Depuis, elle vivait dans une famille d’ac­cueil. Je me sou­viens du choc pro­fond que m’a fait cette révé­la­tion : je ne me serais pas com­por­té de la même façon avec elle si j’a­vais su cela. Et cepen­dant je crois qu’il valait mieux que je l’i­gnore. Cha­cun peut être effi­cace en ten­dant sim­ple­ment la main, sans vou­loir trop s’im­pli­quer : on l’est même plus quand on n’en sait pas trop, car il est plus facile de trai­ter l’autre « d’é­gal à égal ».
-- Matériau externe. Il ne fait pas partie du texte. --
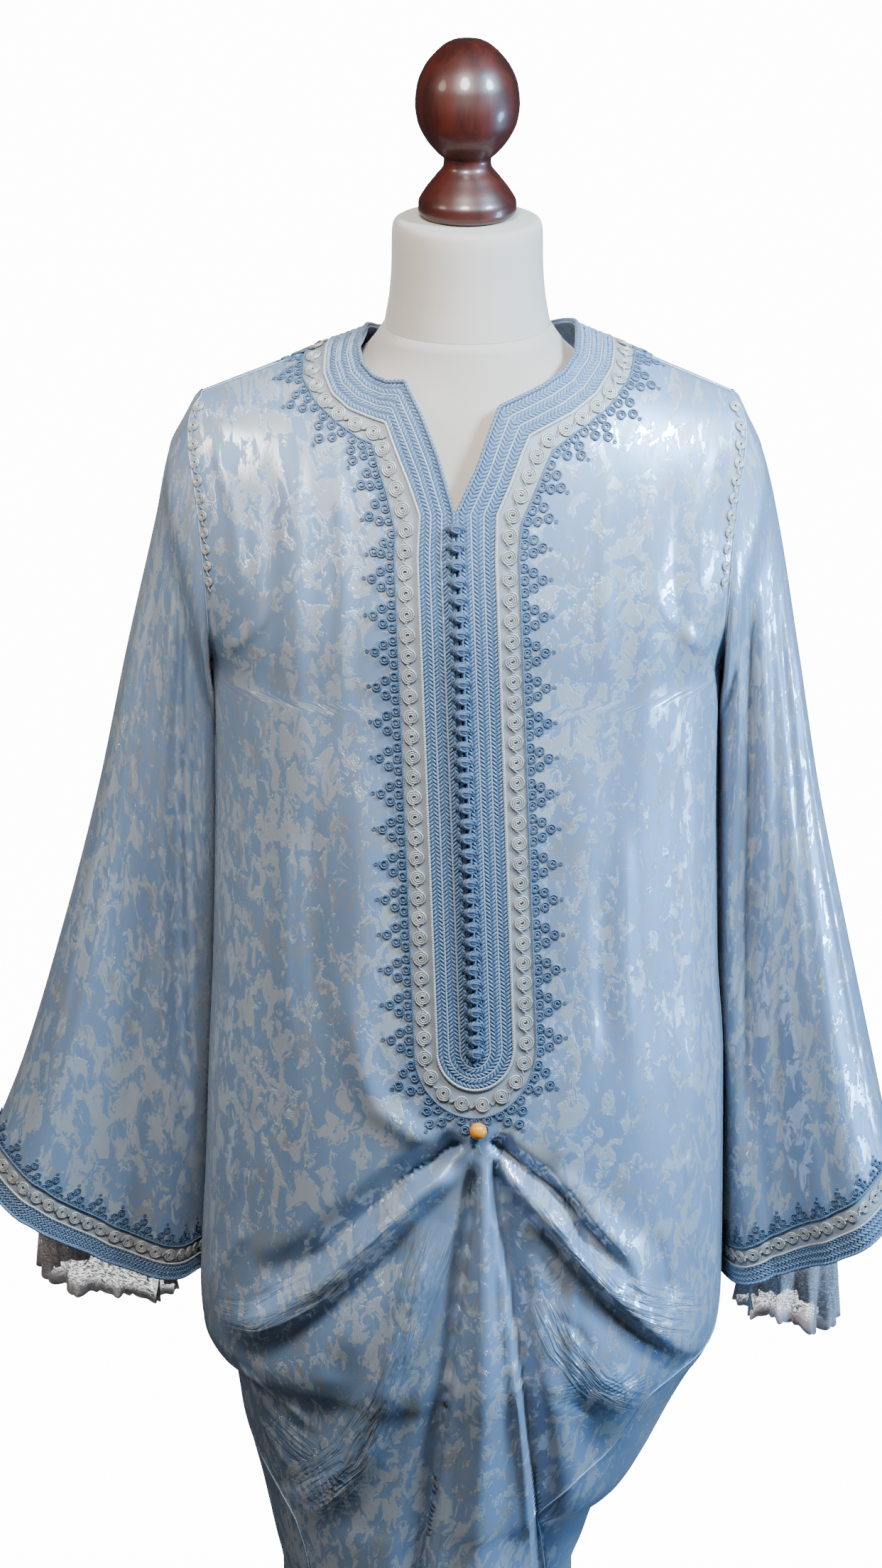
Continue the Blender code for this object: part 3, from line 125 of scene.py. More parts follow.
FRONT_FOLDS = (
    Fold("left crease", ((0.000, 0.890), (-0.010, 0.883), (-0.025, 0.870), (-0.045, 0.857), (-0.058, 0.843),
                         (-0.073, 0.827), (-0.088, 0.812), (-0.100, 0.799), (-0.110, 0.787), (-0.123, 0.773),
                         (-0.135, 0.759), (-0.150, 0.743), (-0.168, 0.729), (-0.184, 0.721)),
         -17, (6, 9), (20, 40), 0.05, 0.28, 0.9),
    Fold("left roll", ((-0.008, 0.874), (-0.040, 0.845), (-0.070, 0.812), (-0.100, 0.781), (-0.125, 0.757),
                       (-0.150, 0.732), (-0.175, 0.716), (-0.204, 0.702)), 12, (16, 34), (10, 15), 0.08, 0.12,
                       0.2),
    Fold("left roll foot", ((-0.034, 0.830), (-0.060, 0.796), (-0.090, 0.762), (-0.120, 0.730),
                            (-0.150, 0.704),
                            (-0.176, 0.684), (-0.196, 0.666)), -5, (24, 36), (15, 22), 0.25, 0.2, 0.2),
    Fold("left swag", ((-0.024, 0.812), (-0.042, 0.760), (-0.052, 0.720), (-0.062, 0.690), (-0.072, 0.655),
                       (-0.083, 0.618), (-0.100, 0.584), (-0.122, 0.556), (-0.152, 0.534)),
         9, (24, 28), (16, 26), 0.15, 0.15, 0.3),
    Fold("left flank hollow", ((-0.100, 0.726), (-0.098, 0.680), (-0.112, 0.638), (-0.140, 0.604)),
         -3.5, (22, 28), (20, 30), 0.3, 0.3),
    Fold("flap trough left", ((0.0085, 0.878), (0.005, 0.840), (0.003, 0.812), (-0.001, 0.785),
                              (-0.005, 0.756),
                              (-0.009, 0.726), (-0.012, 0.696), (-0.0155, 0.666), (-0.019, 0.636),
                              (-0.022, 0.606),
                              (-0.025, 0.576), (-0.028, 0.548), (-0.032, 0.520), (-0.042, 0.400),
                              (-0.047, 0.240)),
         -24, (6, 11), (16, 40), 0.06, 0.25, 0.8),
    Fold("flap", ((0.0105, 0.893), (0.0115, 0.840), (0.0130, 0.790), (0.0135, 0.740), (0.0135, 0.700),
                  (0.0125, 0.640),
                  (0.0115, 0.580), (0.0100, 0.520), (0.0080, 0.400), (0.0070, 0.180)), 10, (8, 44), (8, 44),
                  0.08, 0.02),
    Fold("flap trough right", ((0.0175, 0.886), (0.021, 0.860), (0.026, 0.830), (0.030, 0.800),
                               (0.034, 0.766),
                               (0.0375, 0.735), (0.042, 0.700), (0.046, 0.668), (0.049, 0.640),
                               (0.052, 0.610),
                               (0.0545, 0.580), (0.0565, 0.550), (0.058, 0.520), (0.062, 0.400),
                               (0.064, 0.240)),
         -21, (22, 46), (4, 7), 0.06, 0.25, 0.9),
    Fold("right crease", ((0.0165, 0.892), (0.030, 0.877), (0.045, 0.862), (0.060, 0.850), (0.074, 0.838),
                          (0.082, 0.826),
                          (0.086, 0.812), (0.094, 0.793), (0.106, 0.775), (0.118, 0.760)),
         -15, (16, 22), (5, 8), 0.05, 0.35, 0.9),
    Fold("right roll", ((0.024, 0.872), (0.050, 0.842), (0.074, 0.814), (0.094, 0.786), (0.110, 0.766),
                        (0.126, 0.746),
                        (0.142, 0.727), (0.158, 0.708), (0.174, 0.690), (0.192, 0.672)), 11, (12, 34),
                        (12, 16), 0.08, 0.10, 0.2),
    Fold("right roll foot", ((0.044, 0.826), (0.066, 0.798), (0.087, 0.768), (0.107, 0.743), (0.127, 0.720),
                             (0.149, 0.696), (0.170, 0.676), (0.188, 0.660)), -8, (12, 15), (26, 44), 0.15,
                             0.12, 0.4),
    Fold("right lens", ((0.086, 0.818), (0.098, 0.804), (0.112, 0.784), (0.124, 0.764)), -5, (10, 12),
         (8, 10), 0.2, 0.35, 0.4),
    Fold("right second ridge", ((0.067, 0.862), (0.080, 0.844), (0.092, 0.828), (0.106, 0.811),
                                (0.117, 0.798), (0.127, 0.784),
                                (0.134, 0.770), (0.142, 0.752), (0.156, 0.730)), 8, (16, 30), (6, 9), 0.12,
                                0.25, 0.7),
    Fold("right arc", ((0.107, 1.010), (0.098, 0.960), (0.084, 0.915), (0.076, 0.888), (0.068, 0.862)),
         5, (10, 18), (20, 26), 0.35, 0.15, 0.7),
    Fold("right deep hollow", ((0.056, 0.790), (0.070, 0.730), (0.084, 0.676), (0.098, 0.620),
                               (0.108, 0.560)),
         -8, (26, 36), (20, 30), 0.2, 0.25),
    Fold("bust pleat left", ((-0.131, 1.455), (-0.130, 1.374), (-0.132, 1.280), (-0.128, 1.120)),
         4, (13, 20), (13, 20), 0.20, 0.45),
    Fold("bust pleat right", ((0.142, 1.440), (0.140, 1.350), (0.138, 1.250), (0.132, 1.120)),
         3, (13, 20), (13, 20), 0.20, 0.45),
    Fold("long pleat left", ((-0.082, 1.240), (-0.083, 1.090), (-0.080, 0.990), (-0.076, 0.905)),
         6, (26, 34), (26, 34), 0.35, 0.30),
    Fold("long pleat right", ((0.090, 1.240), (0.088, 1.125), (0.085, 1.060), (0.082, 0.980)),
         5, (24, 30), (24, 30), 0.35, 0.30),
    Fold("side trough left", ((-0.160, 1.230), (-0.162, 1.060), (-0.160, 0.920), (-0.158, 0.830)),
         -6, (26, 34), (24, 30), 0.25, 0.25),
    Fold("side trough right", ((0.158, 1.230), (0.160, 1.060), (0.158, 0.920), (0.156, 0.820)),
         -6, (24, 30), (26, 34), 0.25, 0.25),
)
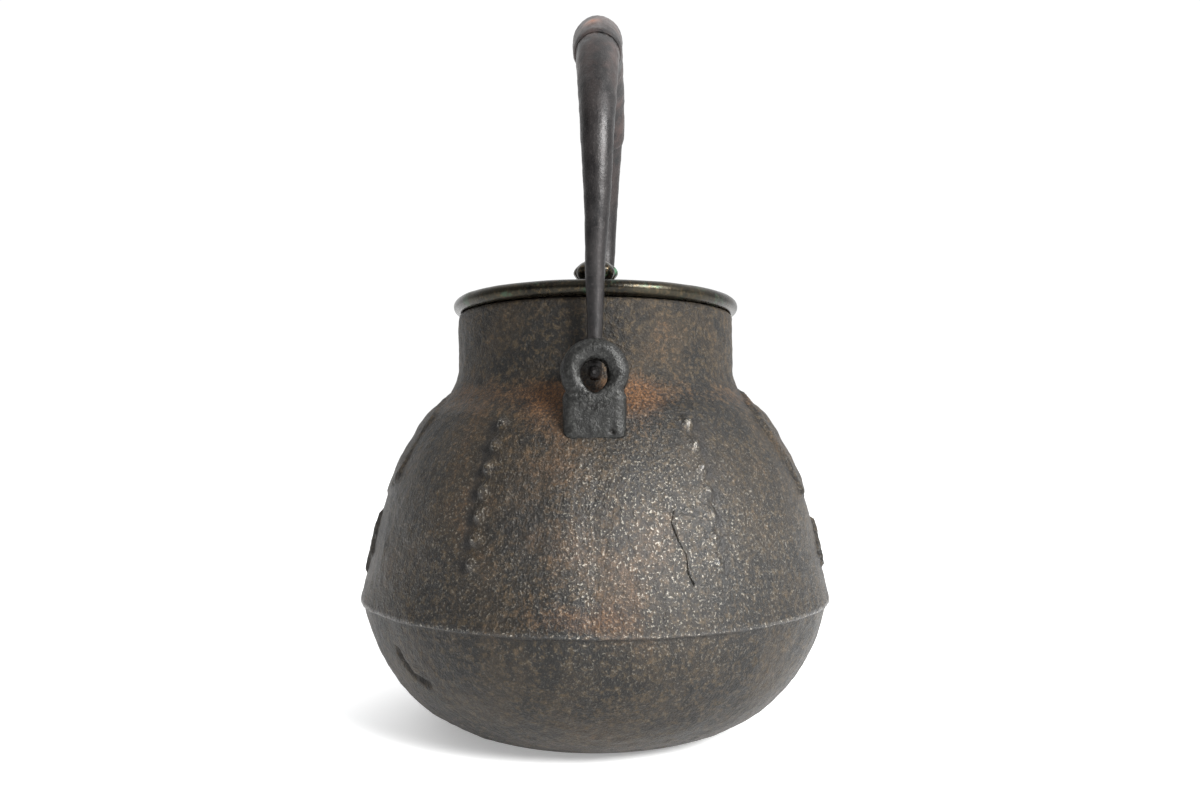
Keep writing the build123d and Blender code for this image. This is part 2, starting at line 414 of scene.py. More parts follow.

J’ai choi­si de pré­sen­ter cette élève car elle me semble assez repré­sen­ta­tive de la popu­la­tion des col­lèges dits « en dif­fi­cul­té » : des jeunes en grave échec sco­laire, en quête d’i­den­ti­té, en contact per­ma­nent avec la vio­lence, ayant des dif­fi­cul­tés à com­mu­ni­quer entre eux et avec le monde des adultes, mais qui veulent réus­sir. Tous ont l’am­bi­tion de réus­sir, mais la plu­part ne comptent plus sur l’école.

C’est à nous de leur faire com­prendre que la réus­site sco­laire condi­tionne en grande par­tie la réus­site sociale, et qu’elle ne dépend que d’eux-mêmes et de leur tra­vail. C’est là une dif­fi­cul­té majeure, car beau­coup de jeunes vou­draient suivre l’é­cole sans avoir à faire d’ef­fort. Il nous appar­te­nait de leur prou­ver le contraire et sans doute y sommes-nous par­fois parvenus.